Your task -
Write out every entry exactly as it stands.

(Modeling code records)
<<<<

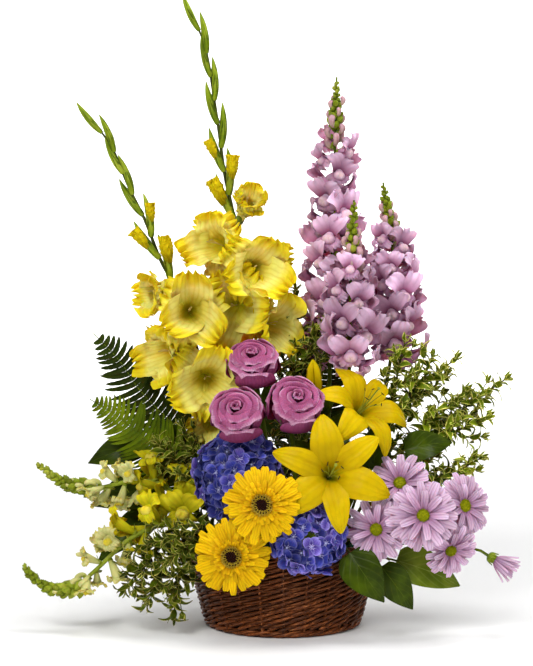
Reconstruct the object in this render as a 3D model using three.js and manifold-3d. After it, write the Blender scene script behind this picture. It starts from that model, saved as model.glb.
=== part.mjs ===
// A one-sided flower arrangement in a low wicker basket, in millimetres, +Z up.
// The origin is the centre of the basket's flat underside. The flowers face -Y.
// Every stem stands in a block of floral foam, which a liner holds in the basket.
import * as THREE from "three";
import { mergeVertices } from "three/addons/utils/BufferGeometryUtils.js";
import Module from "manifold-3d";

const wasm = await Module();
wasm.setup();

// ---------------------------------------------------------------- driving dimensions
const GAP = 0.35; // clearance kept between neighbouring pieces
const SEAT = 0.4; // the gap under a piece that rests inside another
const BASKET = { footRadius: 84, baseRadius: 88, rimRadius: 113, height: 94, wall: 5, floor: 5 };
const WEAVE = { stakes: 24, levels: 27, relief: 1.7, proud: 1.3 }; // each rod rises 2 levels a stake
const BORDER_STRANDS = 17;
const BORDER_SWELL = 0.16; // how much thicker a border is over a strand, as a share
const RIM = { radius: 111, z: 98.3, thick: 9, height: 8, sides: 6 }; // stands SEAT above the wall
const FOOT = { radius: 87.9, z: 4.6, thick: 7.5, height: 8, sides: 5 }; // rings the body's recess
const LINER = { thick: 1.6, clearance: 1.8, top: 90 };
const FOAM = { shoulder: 88, top: 104, clearance: 1.6, bevel: 12 };
const STEM_DEPTH = 76; // height of the ends of most stems, inside the foam
const END_GAP = 0.8; // between the end of a stem and the bloom it carries

const COLOURS = {
  wicker: 0x4a2716,
  wickerBorder: 0x5a3220,
  liner: 0x1d2b1a,
  foam: 0x2f6b3a,
  stem: 0x6d9a2c,
  gladiolus: 0xf3cf1b,
  lavender: 0xcf9ac6,
  rose: 0xb0609f,
  hydrangea: 0x3f3fae,
  gerbera: 0xf7b80a,
  lily: 0xf4d012,
  daisy: 0xc9a0cf,
  cream: 0xd9d470,
  fern: 0x2f5a12,
  salal: 0x23481a,
  variegated: 0x6d8a26,
};

// ---------------------------------------------------------------- small vector helpers
const v3 = (x, y, z) => new THREE.Vector3(x, y, z);
const UP = v3(0, 0, 1);
const TAU = 2 * Math.PI;
const rad = THREE.MathUtils.degToRad;
const mix = THREE.MathUtils.lerp;
const GOLDEN_ANGLE = rad(137.5);

// A seeded stream of numbers from 0 to 1.
function seeded(seed) {
  let state = seed;
  return () => {
    state = (state * 1664525 + 1013904223) % 4294967296;
    return state / 4294967296;
  };
}

// A frame at a point, its Z along facing, turned by spin about it.
function frameAt(at, facing, spin = 0) {
  const z = facing.clone().normalize();
  const hint = Math.abs(z.z) > 0.95 ? v3(0, 1, 0) : UP;
  const x = new THREE.Vector3().crossVectors(hint, z).normalize();
  const y = new THREE.Vector3().crossVectors(z, x);
  const frame = new THREE.Matrix4().makeBasis(x, y, z).setPosition(at);
  return frame.multiply(new THREE.Matrix4().makeRotationZ(spin));
}

const placed = (shape, matrix) => ({
  points: shape.points.map((p) => p.clone().applyMatrix4(matrix)),
  faces: shape.faces,
});

// ---------------------------------------------------------------- closed shapes as points and faces
// A sheet of triangles thickened to a closed blade, split alike on both faces.
function sheet(points, faces, thick) {
  const normals = points.map(() => v3(0, 0, 0));
  for (const [a, b, c] of faces) {
    const edge = points[b].clone().sub(points[a]);
    const n = edge.cross(points[c].clone().sub(points[a]));
    for (const i of [a, b, c]) normals[i].add(n);
  }
  normals.forEach((n) => n.normalize());
  const count = points.length;
  const shifted = (s) => points.map((p, i) => p.clone().addScaledVector(normals[i], s));
  const made = [];
  const edges = new Map();
  for (const [a, b, c] of faces) {
    made.push([a, b, c], [c + count, b + count, a + count]);
    for (const [p, q] of [[a, b], [b, c], [c, a]]) edges.set(p + "_" + q, [p, q]);
  }
  for (const [p, q] of edges.values())
    if (!edges.has(q + "_" + p)) made.push([q, p, p + count], [q, p + count, q + count]);
  return { points: [...shifted(thick / 2), ...shifted(-thick / 2)], faces: made };
}

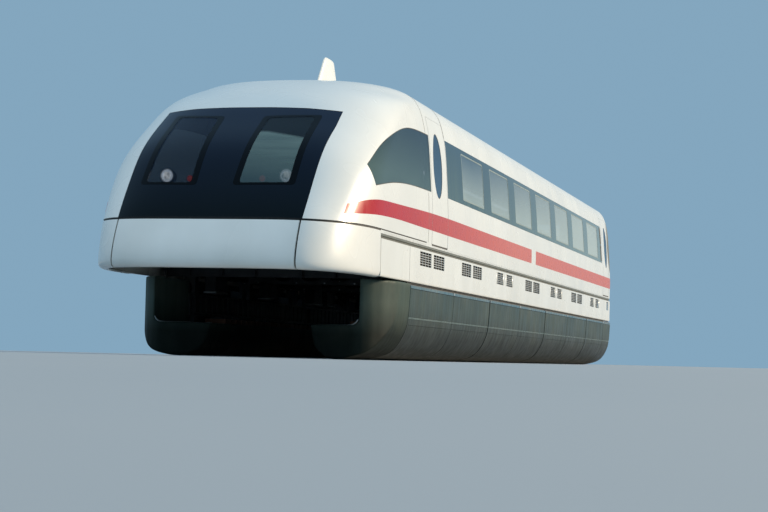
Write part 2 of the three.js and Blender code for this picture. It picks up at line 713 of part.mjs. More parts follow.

>>>>

Exercise answer -
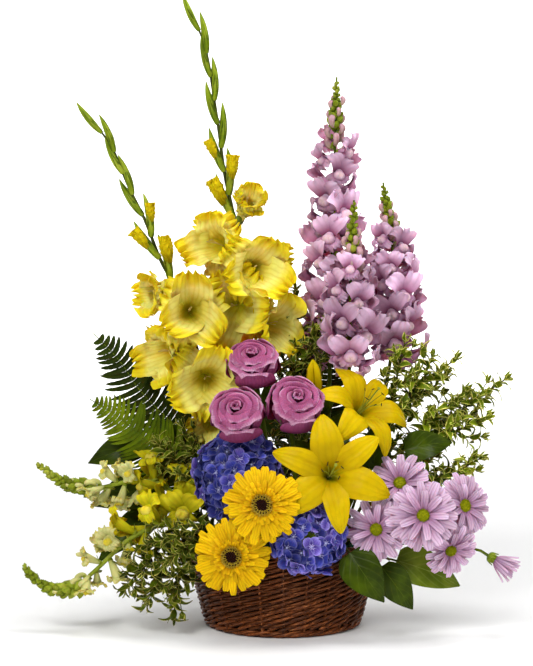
Reconstruct the object in this render as a 3D model using three.js and manifold-3d. After it, write the Blender scene script behind this picture. It starts from that model, saved as model.glb.
=== part.mjs ===
// A one-sided flower arrangement in a low wicker basket, in millimetres, +Z up.
// The origin is the centre of the basket's flat underside. The flowers face -Y.
// Every stem stands in a block of floral foam, which a liner holds in the basket.
import * as THREE from "three";
import { mergeVertices } from "three/addons/utils/BufferGeometryUtils.js";
import Module from "manifold-3d";

const wasm = await Module();
wasm.setup();

// ---------------------------------------------------------------- driving dimensions
const GAP = 0.35; // clearance kept between neighbouring pieces
const SEAT = 0.4; // the gap under a piece that rests inside another
const BASKET = { footRadius: 84, baseRadius: 88, rimRadius: 113, height: 94, wall: 5, floor: 5 };
const WEAVE = { stakes: 24, levels: 27, relief: 1.7, proud: 1.3 }; // each rod rises 2 levels a stake
const BORDER_STRANDS = 17;
const BORDER_SWELL = 0.16; // how much thicker a border is over a strand, as a share
const RIM = { radius: 111, z: 98.3, thick: 9, height: 8, sides: 6 }; // stands SEAT above the wall
const FOOT = { radius: 87.9, z: 4.6, thick: 7.5, height: 8, sides: 5 }; // rings the body's recess
const LINER = { thick: 1.6, clearance: 1.8, top: 90 };
const FOAM = { shoulder: 88, top: 104, clearance: 1.6, bevel: 12 };
const STEM_DEPTH = 76; // height of the ends of most stems, inside the foam
const END_GAP = 0.8; // between the end of a stem and the bloom it carries

const COLOURS = {
  wicker: 0x4a2716,
  wickerBorder: 0x5a3220,
  liner: 0x1d2b1a,
  foam: 0x2f6b3a,
  stem: 0x6d9a2c,
  gladiolus: 0xf3cf1b,
  lavender: 0xcf9ac6,
  rose: 0xb0609f,
  hydrangea: 0x3f3fae,
  gerbera: 0xf7b80a,
  lily: 0xf4d012,
  daisy: 0xc9a0cf,
  cream: 0xd9d470,
  fern: 0x2f5a12,
  salal: 0x23481a,
  variegated: 0x6d8a26,
};

// ---------------------------------------------------------------- small vector helpers
const v3 = (x, y, z) => new THREE.Vector3(x, y, z);
const UP = v3(0, 0, 1);
const TAU = 2 * Math.PI;
const rad = THREE.MathUtils.degToRad;
const mix = THREE.MathUtils.lerp;
const GOLDEN_ANGLE = rad(137.5);

// A seeded stream of numbers from 0 to 1.
function seeded(seed) {
  let state = seed;
  return () => {
    state = (state * 1664525 + 1013904223) % 4294967296;
    return state / 4294967296;
  };
}

// A frame at a point, its Z along facing, turned by spin about it.
function frameAt(at, facing, spin = 0) {
  const z = facing.clone().normalize();
  const hint = Math.abs(z.z) > 0.95 ? v3(0, 1, 0) : UP;
  const x = new THREE.Vector3().crossVectors(hint, z).normalize();
  const y = new THREE.Vector3().crossVectors(z, x);
  const frame = new THREE.Matrix4().makeBasis(x, y, z).setPosition(at);
  return frame.multiply(new THREE.Matrix4().makeRotationZ(spin));
}

const placed = (shape, matrix) => ({
  points: shape.points.map((p) => p.clone().applyMatrix4(matrix)),
  faces: shape.faces,
});

// ---------------------------------------------------------------- closed shapes as points and faces
// A sheet of triangles thickened to a closed blade, split alike on both faces.
function sheet(points, faces, thick) {
  const normals = points.map(() => v3(0, 0, 0));
  for (const [a, b, c] of faces) {
    const edge = points[b].clone().sub(points[a]);
    const n = edge.cross(points[c].clone().sub(points[a]));
    for (const i of [a, b, c]) normals[i].add(n);
  }
  normals.forEach((n) => n.normalize());
  const count = points.length;
  const shifted = (s) => points.map((p, i) => p.clone().addScaledVector(normals[i], s));
  const made = [];
  const edges = new Map();
  for (const [a, b, c] of faces) {
    made.push([a, b, c], [c + count, b + count, a + count]);
    for (const [p, q] of [[a, b], [b, c], [c, a]]) edges.set(p + "_" + q, [p, q]);
  }
  for (const [p, q] of edges.values())
    if (!edges.has(q + "_" + p)) made.push([q, p, p + count], [q, p + count, q + count]);
  return { points: [...shifted(thick / 2), ...shifted(-thick / 2)], faces: made };
}

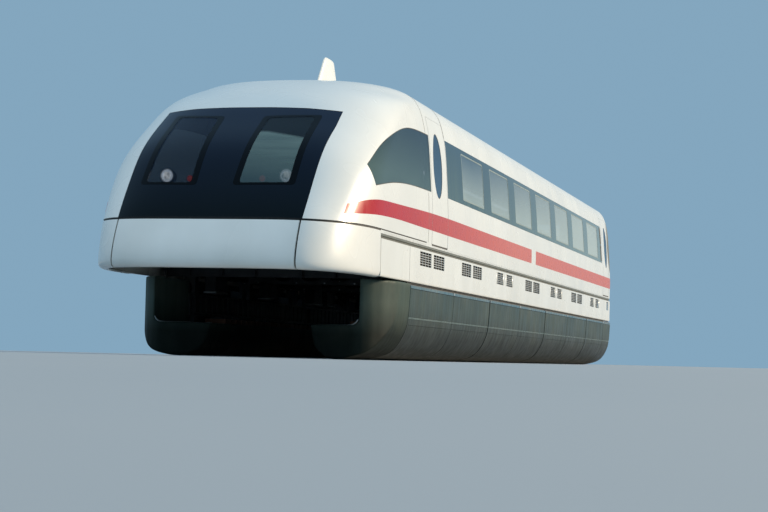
Write part 2 of the three.js and Blender code for this picture. It picks up at line 713 of part.mjs. More parts follow.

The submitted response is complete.